2.1. It is not in dispute [and something we have noticed hereinabove] that the substantive questions of law which arose in the connected matters, including CEAC 7/2018, would arise in this case as well.
2.2. The substantive questions of law are noted in paragraph 2 of the coordinate bench order dated 16.05.2018. For the sake of convenience, the said paragraph is extracted hereinafter: 2022:DHC:2025-DB “2. These appeals were admitted for hearing vide order dated 23rd February, 2018, on the following substantial questions of law: - “(i) Whether the appellant is right that the order passed by the Customs, Excise and Service Tax Appellate Tribunal is contrary to law as it does not examine and discuss the contentions and issues of facts and law as raised and had arisen for consideration?
(ii) Whether the findings recorded by the Customs,
2.3. As adverted to above, the coordinate bench, vide order dated 16.05.2018, set aside the judgment of the Tribunal dated 20.04.2017 and while doing so, made the following crucial observations:
(m) It cannot be doubted that transparency is the sine qua non of restraint on abuse of judicial powers. Transparency in decision-making not only makes the judges and decision-makers less prone to errors but also makes them subject to broader scrutiny. (See David Shapiro in Defence of Judicial Candor [(1987) 100 Harvard Law Review 731- 37].) (n) Since the requirement to record reasons emanates from the broad doctrine of fairness in decision-making, the said requirement is now virtually a component of human rights and was considered part of Strasbourg Jurisprudence. See Ruiz Torija v. Spain [(1994) 19 EHRR 553] EHRR, at 562 para 29 and Anya v. University of Oxford [2001 EWCA Civ 405 (CA)], wherein the Court referred to Article 6 of the European Convention of Human Rights which requires, “adequate and intelligent reasons must be given for judicial decisions”. (o) In all common law jurisdictions judgments play a vital role in setting up precedents for the future. Therefore, for development of law, requirement of giving reasons for the decision is of the essence and is virtually a part of “due process”.
9. We do not think that the impugned order meets the mandate and legal requirements set out in the aforesaid summarization made by the Supreme Court in Kranti Associates Pvt. Ltd. (supra). The impugned order, even if assuming the conclusion was justified, would faulter on the said account. Reference, in this regard, can be also made to the decision of the Delhi High Court in Rakesh Arora Vs. Commissioner of Customs, 2012 (276) E.L.T. 181 (Del.) and Nitesh Kumar Kedia Vs. Commissioner of Customs, Import & General, 2012 (284) E.L.T. 321 (Del.).
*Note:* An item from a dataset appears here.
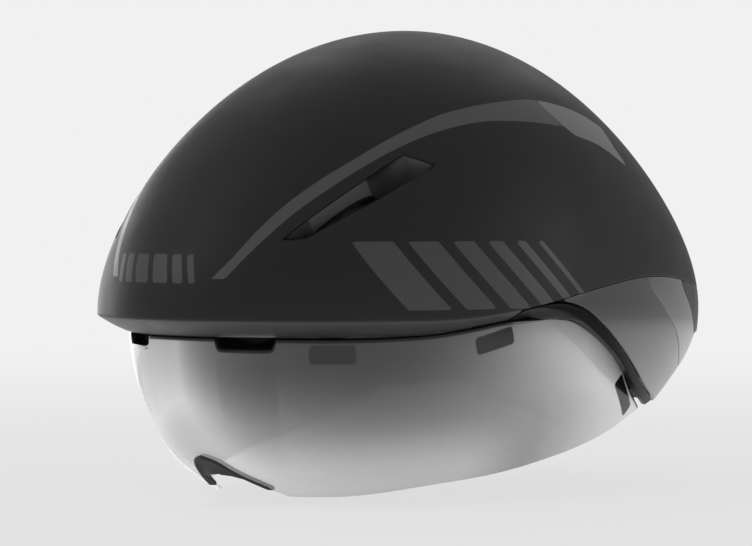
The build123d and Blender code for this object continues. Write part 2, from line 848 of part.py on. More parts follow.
def build_housing():
    half = housing_half_height
    front = left_belt_radius - belt_gap
    plate = sector(front - housing_wall, front, -housing_angle, housing_angle, -half, half)
    keep("housing_front", fit_plane * plate)
    cover = sector(cover_inner, cover_outer, -housing_angle, housing_angle, -half, half)
    lip = belt_height_rack / 2.0 + 2.0 * belt_gap
    for low, high in ((-half, -lip), (lip, half)):
        cover = cover + sector(front + hub_gap, cover_inner, -housing_angle, housing_angle, low, high)
    cover = fit_plane * (cover - axle(hub_radius + hub_gap, 0, far_rear))
    side = stem_width / 2.0
    stem = box((-side, stem_front, stem_foot), (side, stem_front + stem_wall, stem_top))
    stem = stem - fit_plane * axle(dial_radius + dial_gap, cover_outer + hub_gap, far_rear)
    keep("housing_back", cover + stem)


def build_rail():
    side = stem_width / 2.0 + rail_gap
    top = stem_top + cradle_travel + rail_gap
    slot_rear = stem_front + stem_wall + rail_gap
    slot = box((-side, stem_front - rail_gap, far_low), (side, slot_rear, top))
    window = rail_window / 2.0
    slot = slot + box((-window, 0, far_low), (window, stem_front, top))
    keep("height_rail", rail_block(0.0) - slot)


def build_guides():
    low = left_belt_radius - guide_gap
    high = belts_outer + guide_gap
    tall = belt_height_side / 2.0 + cradle_travel + guide_gap
    reach = tall + guide_wall
    block = sector(low - guide_wall, half_width, guide_from, guide_to, -reach, reach)
    block = block - sector(low, high, guide_from - guide_wall, guide_to + guide_wall, -tall, tall)
    keep_pair("temple_guide", (fit_plane * block) & body_at(head_body, pad_gap))


def build_cradle_pads():
    outer = left_belt_radius - belt_gap - housing_wall - pad_gap
    tall = housing_half_height - housing_wall
    pad = fit_plane * sector(outer - cradle_pad_wall, outer, cradle_pad_from, cradle_pad_to, -tall, tall)
    keep("cradle_pads", with_mirror(pad))


build_outer_shell()
build_panels()
build_brow_band()
build_ear_trims()
build_vents()
build_exhausts()
build_shield()
build_magnet_mounts()
build_liner()
build_comfort_pads()
build_webbing()
build_buckle()
build_belts()
build_dial()
build_housing()
build_rail()
build_guides()
build_cradle_pads()

os.makedirs("parts", exist_ok=True)
for name, shape in parts.items():
    export_step(shape, f"parts/{name}.step")
print(len(parts), "parts")
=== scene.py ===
"""Aero time trial helmet: the looks of every piece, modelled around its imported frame."""
import math

import bpy
import numpy as np
from bpy.props import FloatProperty, FloatVectorProperty, IntProperty, PointerProperty
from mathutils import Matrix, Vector


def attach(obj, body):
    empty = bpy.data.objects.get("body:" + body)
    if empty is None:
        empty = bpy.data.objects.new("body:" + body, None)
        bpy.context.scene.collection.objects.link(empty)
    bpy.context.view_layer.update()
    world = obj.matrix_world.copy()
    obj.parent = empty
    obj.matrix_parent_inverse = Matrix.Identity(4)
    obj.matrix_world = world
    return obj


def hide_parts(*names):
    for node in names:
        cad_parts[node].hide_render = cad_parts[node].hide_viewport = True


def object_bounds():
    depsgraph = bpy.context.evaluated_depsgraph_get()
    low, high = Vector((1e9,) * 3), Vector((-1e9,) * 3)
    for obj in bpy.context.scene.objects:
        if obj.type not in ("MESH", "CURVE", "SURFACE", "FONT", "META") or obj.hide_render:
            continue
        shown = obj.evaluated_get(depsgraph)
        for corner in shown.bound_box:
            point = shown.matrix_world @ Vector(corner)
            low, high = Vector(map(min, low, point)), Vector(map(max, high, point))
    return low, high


bl_info = {
    "name": "Aero Helmet Looks",
    "version": (1, 0, 0),
    "blender": (4, 5, 0),
    "location": "View3D > Sidebar > Helmet",
    "description": "Models and finishes an aero time trial helmet around its frame",
    "category": "Object",
}

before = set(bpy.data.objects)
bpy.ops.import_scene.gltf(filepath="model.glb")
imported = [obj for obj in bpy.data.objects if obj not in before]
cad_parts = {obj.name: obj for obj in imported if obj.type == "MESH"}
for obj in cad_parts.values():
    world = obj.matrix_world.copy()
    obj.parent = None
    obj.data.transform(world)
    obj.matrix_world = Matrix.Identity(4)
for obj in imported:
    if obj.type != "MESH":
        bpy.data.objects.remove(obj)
frame_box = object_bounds()

# Lengths below are in millimetres, and this turns them into metres
MM = 0.001
SIDES = (("left", 1.0), ("right", -1.0))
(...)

10. In these circumstances, we would hold that the impugned order fails to independently and specifically deal with and examine the contentions raised by the appellants. It fails to meet the parameters required, noticed and summarized by the Supreme Court in Kranti Associates Pvt. Ltd. (supra).
11. Accordingly, the aforesaid substantial questions of law are answered in favour of the appellants and against the respondent with an order of remand to the Tribunal for fresh decision. However, we clarify that we have not commented on merits or made any observation either in favour of the appellants or the respondent. The matter would be re-heard and decided a fresh on merits without being influenced by the impugned order.” 2.[4] We may note that although the coordinate bench had specifically indicated that its judgment would not apply to the appellant as well as to the other appellant i.e., M/s. Rudrakash Marketing, who has also filed an appeal i.e., CEAC 1/2021, which is, also listed on the board today, that observation will not come in our way of allowing the appeal in terms of the judgment dated 16.05.2018, as the fact of the matter is, at that juncture, neither the appellant nor M/s. Rudrakash Marketing had preferred their respective appeals, which is, what prompted the coordinate bench to say that their judgment would not apply to them. As is obvious, that position has altered.
3. Given this position, the appeal is allowed.
3.1. Resultantly, the impugned order dated 20.04.2017 is set aside qua the appellant.
3.2. The Tribunal, in this case as well, will decide the matter afresh, on merits, without being influenced by the observations made hereinabove.
4. The appeal is disposed of in the aforesaid terms.